### AIM
Copy every line with the string "finishes" in it.

(begin)

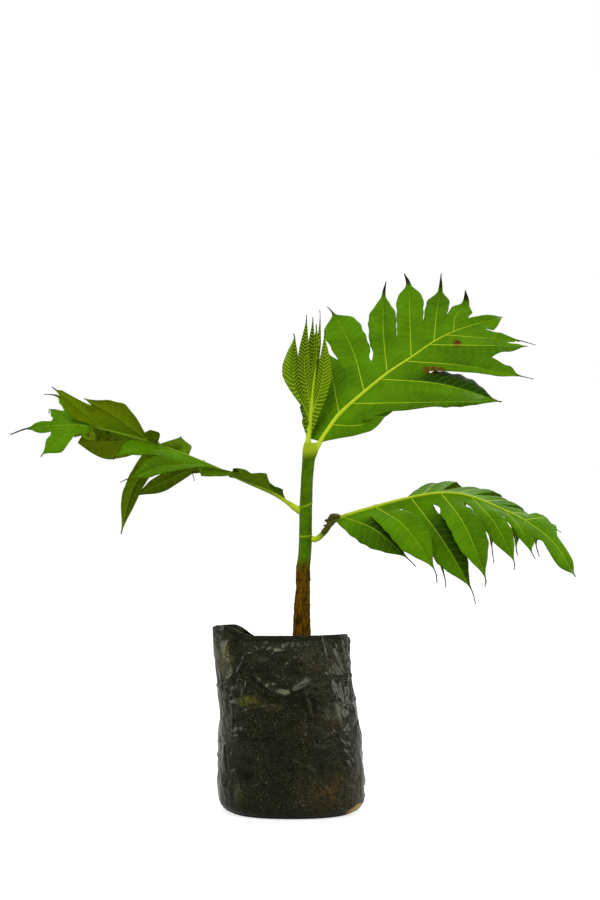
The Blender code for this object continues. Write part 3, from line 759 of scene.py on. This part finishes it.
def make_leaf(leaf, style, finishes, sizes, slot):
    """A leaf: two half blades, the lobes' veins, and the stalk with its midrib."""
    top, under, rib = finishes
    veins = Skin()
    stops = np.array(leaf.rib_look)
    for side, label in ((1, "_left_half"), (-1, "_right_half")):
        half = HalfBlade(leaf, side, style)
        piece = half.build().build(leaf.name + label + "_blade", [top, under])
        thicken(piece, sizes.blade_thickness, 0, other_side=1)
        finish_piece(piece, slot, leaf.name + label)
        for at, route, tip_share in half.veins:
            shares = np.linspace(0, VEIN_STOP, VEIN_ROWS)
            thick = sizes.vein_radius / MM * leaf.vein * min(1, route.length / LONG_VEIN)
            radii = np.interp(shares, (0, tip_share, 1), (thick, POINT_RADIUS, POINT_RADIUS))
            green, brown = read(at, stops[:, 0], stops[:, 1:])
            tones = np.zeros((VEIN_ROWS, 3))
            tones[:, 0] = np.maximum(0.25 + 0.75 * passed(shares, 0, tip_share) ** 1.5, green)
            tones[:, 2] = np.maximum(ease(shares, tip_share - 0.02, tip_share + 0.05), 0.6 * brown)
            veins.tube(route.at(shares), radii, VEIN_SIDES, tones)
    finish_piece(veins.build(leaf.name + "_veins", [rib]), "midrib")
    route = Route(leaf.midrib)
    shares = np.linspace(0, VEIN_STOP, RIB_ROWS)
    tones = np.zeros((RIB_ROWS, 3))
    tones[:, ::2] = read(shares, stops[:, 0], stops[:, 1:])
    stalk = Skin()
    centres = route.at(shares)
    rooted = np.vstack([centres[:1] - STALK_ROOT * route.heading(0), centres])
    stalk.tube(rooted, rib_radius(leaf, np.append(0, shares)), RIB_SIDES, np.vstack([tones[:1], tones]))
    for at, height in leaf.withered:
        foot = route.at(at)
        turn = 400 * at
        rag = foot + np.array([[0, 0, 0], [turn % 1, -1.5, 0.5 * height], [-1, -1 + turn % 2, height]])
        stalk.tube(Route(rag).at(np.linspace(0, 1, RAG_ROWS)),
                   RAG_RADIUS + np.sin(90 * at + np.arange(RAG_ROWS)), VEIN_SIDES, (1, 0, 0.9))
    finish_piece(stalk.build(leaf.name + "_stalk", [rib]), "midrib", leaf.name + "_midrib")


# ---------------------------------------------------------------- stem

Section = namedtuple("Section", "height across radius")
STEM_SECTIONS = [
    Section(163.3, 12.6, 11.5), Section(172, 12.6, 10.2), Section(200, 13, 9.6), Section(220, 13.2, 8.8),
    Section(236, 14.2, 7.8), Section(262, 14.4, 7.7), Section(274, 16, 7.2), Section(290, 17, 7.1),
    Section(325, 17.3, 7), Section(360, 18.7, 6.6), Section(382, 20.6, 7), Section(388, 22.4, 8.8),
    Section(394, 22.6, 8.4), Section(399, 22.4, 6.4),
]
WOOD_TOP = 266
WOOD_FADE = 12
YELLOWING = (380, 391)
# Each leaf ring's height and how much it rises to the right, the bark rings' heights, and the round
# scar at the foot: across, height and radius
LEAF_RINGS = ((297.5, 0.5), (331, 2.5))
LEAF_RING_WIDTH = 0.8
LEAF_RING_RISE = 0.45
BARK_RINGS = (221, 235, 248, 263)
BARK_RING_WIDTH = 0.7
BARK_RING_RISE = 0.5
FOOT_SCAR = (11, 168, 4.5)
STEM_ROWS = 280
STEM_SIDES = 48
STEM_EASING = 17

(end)

### ANSWER TO THIS TASK
The Blender code for this object continues. Write part 3, from line 759 of scene.py on. This part finishes it.
def make_leaf(leaf, style, finishes, sizes, slot):
    top, under, rib = finishes